By Steve Olafson
TULSA, Oklahoma (Reuters) - Two men accused of going on a shooting spree in Tulsa that killed three African-Americans and wounded two more said they were having "a contest" to see who could shoot the most people, an uncle of one of the suspects testified on Wednesday.
The testimony by Timothy Hoey, the uncle of suspect Jake England, was during a hearing to determine if England, 19, and co-defendant Alvin Watts, 33, should stand trial for the Good Friday shootings.
The two accused shooters described the killings to Hoey in a conversation at his trailer while they were hiding from police, Hoey said.
The shootings occurred after midnight on April 6 within a 5-mile area of north Tulsa. England and Watts were arrested two days later.
England and Watts also confessed to the shootings during police questioning, according to testimony.

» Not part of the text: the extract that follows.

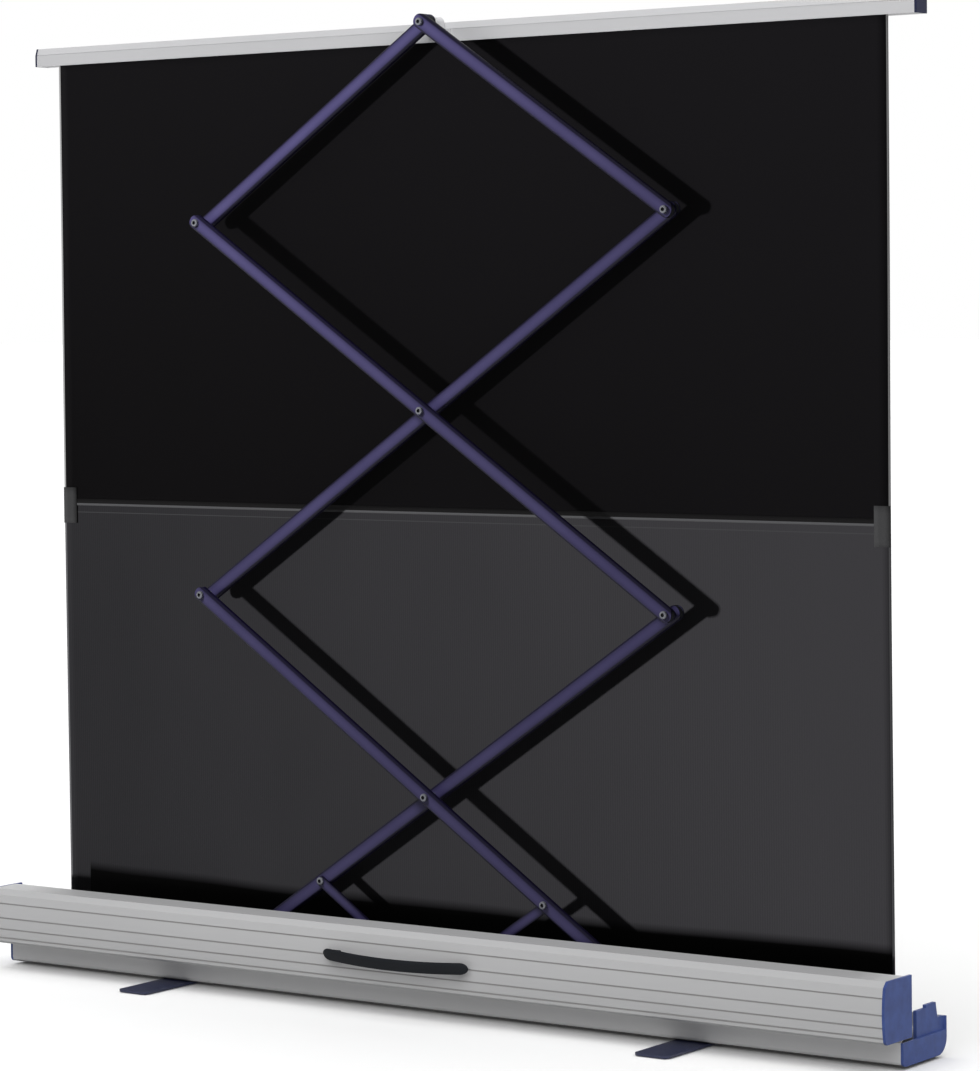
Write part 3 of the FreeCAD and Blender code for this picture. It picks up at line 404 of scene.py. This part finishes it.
# Swivel feet: pressed steel strips in dark navy enamel, riveted under the case. Ribbed rubber
# pads are bonded beneath their ends.
foot_enamel, at = new_finish("foot_enamel", Specular_IOR_Level=0.5)
peel = at.noise(420, 3)
lay_on(foot_enamel, at.noise(25, 3).between(tint("1b1f34"), tint("262a44")),
       peel * 0.15 + 0.38, peel, 0.00006, 0.5)
coat(foot_enamel, "foot_paint", "foot_plate_left", "foot_plate_right")
pad_rubber, at = new_finish("pad_rubber", Specular_IOR_Level=0.3)
ribs = at.node("TexWave", {"Vector": at, "Scale": 160.0}, {"bands_direction": "Y"})
lay_on(pad_rubber, ribs.between(tint("101012"), tint("1d1d20")), ribs * 0.1 + 0.7, ribs, 0.0003)
coat(pad_rubber, "pad_rubber", "foot_pads_left", "foot_pads_right")

# Projection sheet: glass-fibre cloth, matt white in front with black borders and a black
# drop, dark grey behind with fine upright ribs. Behind, painted light makes it lighter towards
# -X and upwards, and a painted shadow darkens its foot. It runs from the roller to the top bar.
sheet_low, sheet_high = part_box("projection_sheet")
sheet_y = (sheet_low.y + sheet_high.y) / 2
image_half, image_low, image_high = 0.61, 0.235, 1.15
selvedge = 0.003
seam_half = 0.0006
fold_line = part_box("backing_hem")[0].z - 0.009
# Heights of the painted shadow across the cloth's foot, and the x beyond which it stops.
shadow_full_below, shadow_clear_above = 0.105, 0.118
lit_edge = 0.6
flat_top = 0.13
cloth_thick, layer_thick = 0.0004, 0.0003


def billow(x, z):
    """How far the cloth stands out of its plane, in metres, towards the back. The upper edge
    stays flat, so that it fits the bar's slot when the cloth is down too."""
    share = (z - sheet_low.z) / (sheet_high.z - flat_top - sheet_low.z)
    held = sin(pi * share) ** 2 if share < 1 else 0.0
    flutes = 0.0007 * sin(5.2 * x + 0.7) + 0.0004 * sin(13.5 * x + 2.1 + 2.4 * z)
    return held * (flutes + 0.0022 * abs(x / sheet_high.x) ** 9)


def cloth(name, low, high, y, columns, rows):
    """An upright grid of cloth in the plane y that follows the billow."""
    mesh = bmesh.new()
    bmesh.ops.create_grid(mesh, x_segments=columns, y_segments=rows, size=0.5)
    bmesh.ops.rotate(mesh, verts=mesh.verts, matrix=Matrix.Rotation(pi / 2, 3, "X"))
    bmesh.ops.scale(mesh, verts=mesh.verts, vec=(high[0] - low[0], 1, high[1] - low[1]))
    middle = ((low[0] + high[0]) / 2, y, (low[1] + high[1]) / 2)
    bmesh.ops.translate(mesh, verts=mesh.verts, vec=middle)
    for corner in mesh.verts:
        corner.co.y += billow(corner.co.x, corner.co.z)
    for face in mesh.faces:
        face.smooth = True
    return finished(name, mesh)


def thicken(piece, thick, finishes):
    """Gives cloth its thickness: front, back and cut edge each with a finish."""
    for finish in finishes:
        piece.data.materials.append(finish)
    wall = piece.modifiers.new("thickness", "SOLIDIFY")
    wall.thickness = thick
    wall.offset = 0
    wall.material_offset = 1
    wall.material_offset_rim = 2


front_white, at = new_finish("screen_front", Specular_IOR_Level=0.1)
weave = at.noise(1500, 2)
x, z = at.axis("X"), at.axis("Z")
inside = (abs(x) < image_half) * (z > image_low) * (z < image_high)
lay_on(front_white, inside.between(tint("0f0f10"), tint("e9e9e6")), weave * 0.1 + 0.8, weave,
       0.00005, 0.5)

back_grey, at = new_finish("screen_back", Specular_IOR_Level=0.06)
ribs = at.node("TexWave", {"Vector": at, "Scale": 95.0, "Distortion": 0.6, "Detail": 1.0},
               {"bands_direction": "X"})
patches = at.noise(5, 4, (1, 1, 0.5))
x, z = at.axis("X"), at.axis("Z")
seam = abs(z - fold_line) < seam_half
# The x and z terms are painted light: the back is lighter towards -X and towards the top; the ribs and
# patches are the cloth's own.
wear = ribs * 0.2 + patches * 0.3 + 0.3 - x * 0.55 + z * 0.4
cloth_tone_and_painted_light = wear.between(tint("262628"), tint("424144"))
swell = at.noise(2.2, 1)
# Painted shadow across the foot, with a wavy upper edge, cut off beyond lit_edge.
clear_of_painted_shadow = z.node("MapRange", {"Value": z - swell * 0.03, "From Min": shadow_full_below, "From Max": shadow_clear_above})
bare = (z > fold_line).between(tint("6e6e70"), tint("b2b2b2"))
clear_of_painted_shadow = clear_of_painted_shadow.sum("MAXIMUM", clear_of_painted_shadow, x > lit_edge)
edged = (abs(x) > sheet_high.x - selvedge).between(clear_of_painted_shadow.between(tint("030303"), cloth_tone_and_painted_light), bare)
lay_on(back_grey, seam.between(edged, tint("4a4a4c")), patches * 0.15 + 0.75, ribs, 0.0001, 0.5)

edge_grey, at = new_finish("cut_edge", Specular_IOR_Level=0.2)
fray = at.noise(800, 3)
lay_on(edge_grey, fray.between(tint("8b8b8c"), tint("b5b5b4")), fray * 0.1 + 0.8, fray, 0.0001)

screen = cloth("projection_cloth", (sheet_low.x, sheet_low.z), (sheet_high.x, sheet_high.z),
               sheet_y, 96, 80)
thicken(screen, cloth_thick, (front_white, back_grey, edge_grey))
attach(screen, "base")
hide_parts("projection_sheet")

# Upper backing: a black blackout layer welded behind the upper half of the cloth, with a
# folded hem along its lower edge and a clear-grey tab of tape at each end of the join.
black_cloth, at = new_finish("backing_black", Specular_IOR_Level=0.06)
weave = at.noise(1100, 2)
patches = at.noise(4, 4)
# Painted light: the backing is lighter towards the top and towards -X; the patches are its own.
patches_and_painted_light = patches * 0.4 - 0.7 - at.axis("X") * 0.3 + at.axis("Z") * 1.1
lay_on(black_cloth, patches_and_painted_light.between(tint("0a090a"), tint("181719")),
       patches * 0.15 + 0.7, weave, 0.00005, 0.5)
hem_grey, at = new_finish("hem_tape", Specular_IOR_Level=0.15)
z = at.axis("Z")
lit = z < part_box("backing_hem")[0].z + 0.003
weave = at.noise(900, 2)
lay_on(hem_grey, lit.between(tint("0b0a0b"), tint("59595b")), weave * 0.2 + 0.5, weave, 0.00008)
tab_grey, at = new_finish("edge_tab", Specular_IOR_Level=0.15)
weave = at.noise(700, 2)
lay_on(tab_grey, weave.between(tint("363637"), tint("474748")), weave * 0.1 + 0.5, weave, 0.00006)


def layer(name, node, finish, columns, rows):
    """A thin cloth layer that fills the place of its CAD node."""
    low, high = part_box(node)
    left, right = low.x + selvedge, high.x - selvedge
    piece = cloth(name, (left, low.z), (right, high.z), (low.y + high.y) / 2, columns, rows)
    thicken(piece, layer_thick, (finish, finish, finish))
    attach(piece, "base")
    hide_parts(node)
    return piece


backing = layer("blackout_backing", "upper_backing", black_cloth, 96, 40)
hem = layer("backing_hem_fold", "backing_hem", hem_grey, 96, 3)
low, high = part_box("edge_tabs")
tab_width = 0.022
tabs = []
for name, left in (("edge_tab_left", low.x), ("edge_tab_right", high.x - tab_width)):
    tab = cloth(name, (left, low.z), (left + tab_width, high.z), (low.y + high.y) / 2, 3, 5)
    thicken(tab, layer_thick, (tab_grey, tab_grey, tab_grey))
    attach(tab, "base")
    tabs.append(tab)
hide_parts("edge_tabs")
for piece in (screen, backing, hem, *tabs):
    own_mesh(piece)

# Cloth left on the roller: a little over two turns, wound in a spiral round the tube. It
# turns with the roller.
low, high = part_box("wound_sheet")
centre = (low + high) / 2
outer = (high.y - low.y) / 2
inner = outer - 0.0009
turns, steps = 2.25, 32
laid = int(turns * steps)
mesh = bmesh.new()
ends = [mesh.verts.new((side, centre.y + inner, centre.z)) for side in (low.x, high.x)]
edges = [mesh.edges.new(ends)]
step_turn = Matrix.Rotation(2 * pi / steps, 3, "X")
growth = (outer / inner) ** (1 / (turns * steps))
for step in range(laid):
    grown = bmesh.ops.extrude_edge_only(mesh, edges=edges)["geom"]
    corners = [part for part in grown if isinstance(part, bmesh.types.BMVert)]
    edges = [part for part in grown if isinstance(part, bmesh.types.BMEdge)]
    bmesh.ops.rotate(mesh, verts=corners, cent=centre, matrix=step_turn)
    bmesh.ops.scale(mesh, verts=corners, vec=(1, growth, growth),
                    space=Matrix.Translation(-centre))
bmesh.ops.recalc_face_normals(mesh, faces=mesh.faces)
for face in mesh.faces:
    face.smooth = True
wound = finished("wound_cloth", mesh)
thicken(wound, layer_thick, (front_white, back_grey, edge_grey))
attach(wound, "roller")
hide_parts("wound_sheet")

# Studio: a white floor and white surroundings, which light less than they show. The floor
# throws no light back and no shadow on the object.
floor_white, at = new_finish("studio_floor", Roughness=0.9, Specular_IOR_Level=0.0)
lay_on(floor_white, at.noise(3, 2).between(tint("f3f3f3"), tint("f6f6f6")))
mesh = bmesh.new()
bmesh.ops.create_grid(mesh, x_segments=2, y_segments=2, size=90)
floor = finished("floor", mesh)
floor.data.materials.append(floor_white)
floor.visible_diffuse = False
floor.visible_shadow = False

world = bpy.data.worlds.new("studio")
world.use_nodes = True
sky = world.node_tree.nodes["Background"]
sky.inputs["Color"].default_value = (1, 1, 1, 1)
path = world.node_tree.nodes.new("ShaderNodeLightPath")
seen = Shade(world, path.outputs["Is Camera Ray"])
mirrored = Shade(world, path.outputs["Is Glossy Ray"])
world.node_tree.links.new((seen * 0.95 + mirrored * 0.55 + 0.05).socket, sky.inputs["Strength"])
bpy.context.scene.world = world
bpy.context.scene.view_settings.view_transform = "Standard"

# Lamps: a low sun behind the screen, on the left of the picture, throws the arms' shadows on
# the cloth and its backing, and a soft lamp lights the scissor from above, less towards its
# foot. Broad soft suns light the other pieces, the screen's face and the floor.
low_sun = (2.1, 3.44, -0.29)


def lamp(name, kind, place, target, size, power, lit):
    """A lamp that lights the pieces in lit. A near one fades evenly with distance."""
    light = bpy.data.lights.new(name, kind)
    light.energy = power
    if kind == "SUN":
        light.angle = size
    else:
        light.size = size
        light.use_nodes = True
        fade = light.node_tree.nodes.new("ShaderNodeLightFalloff")
        fade.inputs["Strength"].default_value = 1
        light.node_tree.links.new(fade.outputs["Linear"],
                                  light.node_tree.nodes["Emission"].inputs["Strength"])
    made = bpy.data.objects.new(name, light)
    made.location = place
    made.rotation_euler = (Vector(target) - Vector(place)).to_track_quat("-Z", "Y").to_euler()
    made.visible_camera = False
    made.visible_glossy = False
    bpy.context.collection.objects.link(made)
    receivers = bpy.data.collections.new(name + "_lights")
    for piece in lit:
        receivers.objects.link(piece)
    made.light_linking.receiver_collection = receivers


solids = [piece for piece in bpy.data.objects
          if piece.type == "MESH" and piece not in (screen, floor)]
scissor = ("lower_arm", "middle_arm", "upper_arm", "short_link", "middle_front_r", "middle_rear_r",
           "lower_rear_r", "top_rivet", "left_link", "right_link")
by_crown = [piece for piece in solids if piece.name.startswith(scissor)]
by_key = [backing, hem, *tabs]
by_sun = [piece for piece in solids if piece not in by_crown + by_key]
lamp("screen_sun", "SUN", low_sun, (0, 0, 0), radians(4), 2.7, [screen])
lamp("backing_sun", "SUN", low_sun, (0, 0, 0), radians(4), 3.1, by_key)
lamp("crown_lamp", "AREA", (0.5, 0.75, 1.55), (0, 0, 0.8), 0.4, 13.5, by_crown)
lamp("soft_sun", "SUN", (-1.0, 2.6, 3.1), (0, 0, 0), radians(60), 3.1, by_sun)
lamp("side_sun", "SUN", (-3, 0.6, 0.9), (0, 0, 0), radians(40), 1.3, by_sun)
lamp("front_sun", "SUN", (0.9, -3, 1.8), (0, 0, 0), radians(40), 3.2, [screen] + by_sun)
lamp("floor_bounce", "SUN", (-0.5, 2, -1.2), (0, 0, 0), radians(60), 0.7, by_sun)
lamp("floor_sun", "SUN", (0.2, 1.5, 3), (0, 0, 0), radians(130), 4.3, [floor])

# Camera: it stands where the photograph was taken, with its heading, dip and roll, and a lens
# of that field of view.
stand = (-2.7684, 3.8217, 0.8699)
heading, dip, roll = radians(35.13), radians(2.07), radians(-0.64)
lens = bpy.data.cameras.new("photo_camera")
lens.sensor_fit = "HORIZONTAL"
lens.sensor_width = 36
lens.lens = 138.75
lens.shift_y = -0.0872
lens.clip_end = 200
camera = bpy.data.objects.new("photo_camera", lens)
turn = (Matrix.Rotation(pi + heading, 4, "Z") @ Matrix.Rotation(pi / 2 - dip, 4, "X")
        @ Matrix.Rotation(roll, 4, "Z"))
camera.matrix_world = Matrix.Translation(stand) @ turn
bpy.context.collection.objects.link(camera)
bpy.context.scene.camera = camera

Watts said he participated in the killings because England's late father, killed during a 2010 fight with an African-American, was a good friend, Tulsa Detective Vic Regalado said.
The killing of England's father was not prosecuted as a homicide after officials concluded he was shot in self-defense.
The hearing will resume on August 14. Prosecutors have not yet said if they plan to seek the death penalty.
Tulsa has a history of tense relations between a minority African-American population and majority whites. It was the site of one of the worst race riots in U.S. history in 1921.